I get many questions about writing scenarios, but writing scenarios in general is a four-step process: identifying the scenarios, prioritizing & estimating scenarios, authoring scenario narratives, and decomposing scenarios into tasks. This blog entry looks at the first of these categories of questions, identifying scenarios. We start by identifying our scenarios to ensure we create scenarios in an agile way. As we traverse all four parts of this subject, you will see how agile scenarios can be.
There are actually many ways to brainstorm scenarios. A simple way is to gather your customers in a room and brainstorm with them. However, there is a more methodical approach, which starts by having the customers define the goals of the system similar to the way that we define these goals in use case modeling [Miller 2001].
A scenario is a single path of customer execution through the system. We ideally want to create very thin paths that we can augment as we go through each iteration. There are the “sunny day” scenarios, which provide the shortest paths to success. For example, in an online DVD rental system, the goals might be as shown in Figure 1.
Figure 1: The Scenario List
Each of these is potentially a scenario of the system. There are also exception scenarios where we look at things that affect these success scenarios. For example, we might have the maximum number of videos rented by a customer, and thus we might prohibit them from renting any more before returning videos.
When we are brainstorming scenarios, we don’t actually write the scenario narratives. Instead, we only use the names of the scenarios as placeholders to remind us that there is functionality to implement. We call these names scenario entries in the scenario list. A scenario entry is usually of the form, “goal : path” and might contain some notes on the differentiating factors or the thing that differentiates this scenario from the others. Usually the differentiating factors are clear from just reading the scenario name.
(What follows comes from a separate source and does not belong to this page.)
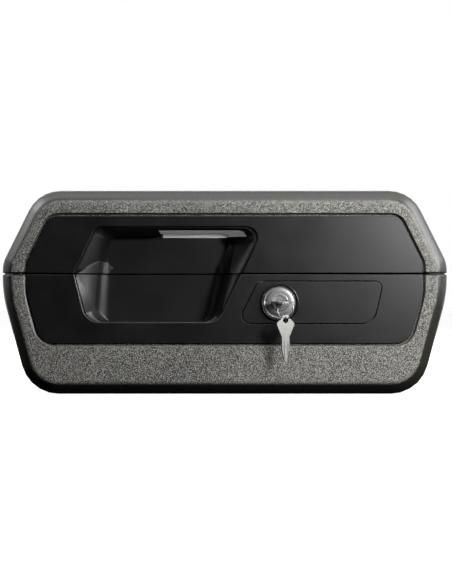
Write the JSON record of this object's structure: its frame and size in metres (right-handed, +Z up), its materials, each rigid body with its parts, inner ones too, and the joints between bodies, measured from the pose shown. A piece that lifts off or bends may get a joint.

In the course of prioritizing & estimating our scenarios (described in Part 2), we may find that some of our scenarios are too big for a single iteration. To deal with this, we split these scenarios into smaller scenarios. These new scenarios should always provide customer value. For example, we might find that the sunny day scenario for “Rent DVD” is too big. In looking at this scenario, we can divide it into several smaller, customer-valued scenarios (as shown in Figure 2).
Figure 2: The brainstormed scenario list
Perhaps a simpler scenario than the “Rent DVD” scenario is to rent a single DVD. In this scenario, we search for a DVD by name and add it to our cart. Subsequent scenarios might allow renting multiple DVDs, add search options, and increment the number of DVDs rented with the appropriate new billing.